In my own experience as a photographer, I eventually discovered that the clients/models in those photoshoots were equally as nervous about their appearance and poses in front of the camera. Most times, they looked up to me as the “professional” to take the reins and help them deal with their own concerns. In those moments, they were far less concerned about how good a photographer I am, as they had to worry about their part of the job.
With this knowledge, I shifted my focus from how they perceived me as a photographer to how can I help them ease their own nervousness in front of the camera. This simple change allowed me to confidently bring my expertise to the table as well ease the general tension on set.
To tie everything up…
You are probably much more capable than you think you are. Your results are very much valid and so is your experience in your craft. And lastly, the world does not revolve around you. So show up with confidence, put up your best performance, deliver, repeat!
I am a victim of the spotlight effect 😂😂. Thanks for sharing. Now, I know why it happens.
Excellent piece bro.
Cheers to more masterpieces 👊🏽
The spotlight effect has us in our heads most times… Everyone thinks everyone is watching, when no one is actually watching😂
I enjoyed reading through this. I’ve actually had these effects playing on me.

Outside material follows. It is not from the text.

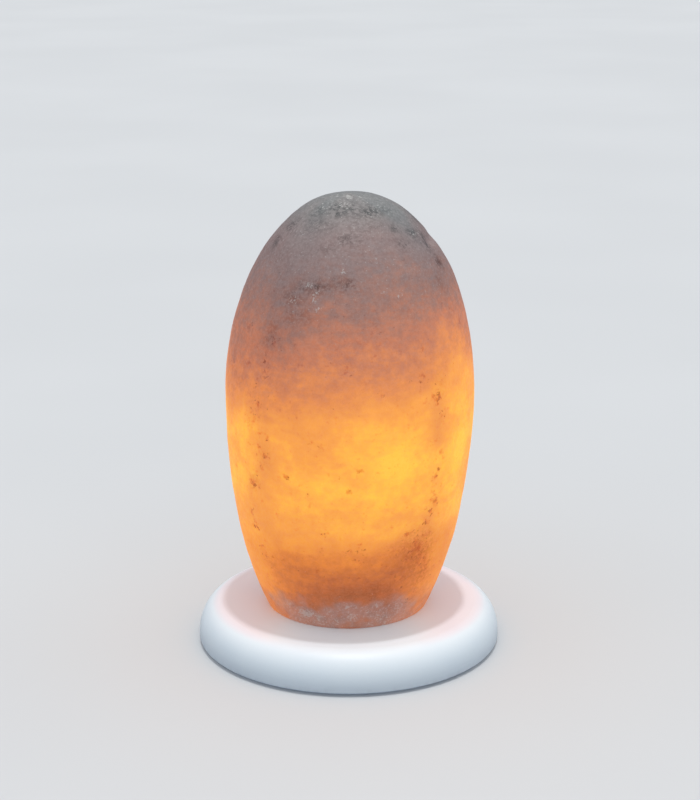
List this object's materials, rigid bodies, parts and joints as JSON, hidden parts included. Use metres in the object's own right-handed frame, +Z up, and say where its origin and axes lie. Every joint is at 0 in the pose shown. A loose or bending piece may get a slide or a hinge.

Well, knowing fully well that my customers have expectations on me, I do my best to occupy that space of a pro while attending to them. I know I’ve done my part well and if there’s any question that comes from it, I always have an answer.
Yeah.. once you realize that they expect you to be the “pro” in the house, you become more concerned about delivering effectively than worrying about what they think about you😅
A very good read, thanks for your transparency and sharing your experiences!
I’m glad you enjoyed it!😊
What a wonderful piece… it’s the imposter syndrome for me, hits me every damn time!😅
Thanks for the enlightenment, I mean, knowing it’s not just me feeling this way is enough consolation as well..
Thank you for being real in this post. It’s a worthy read.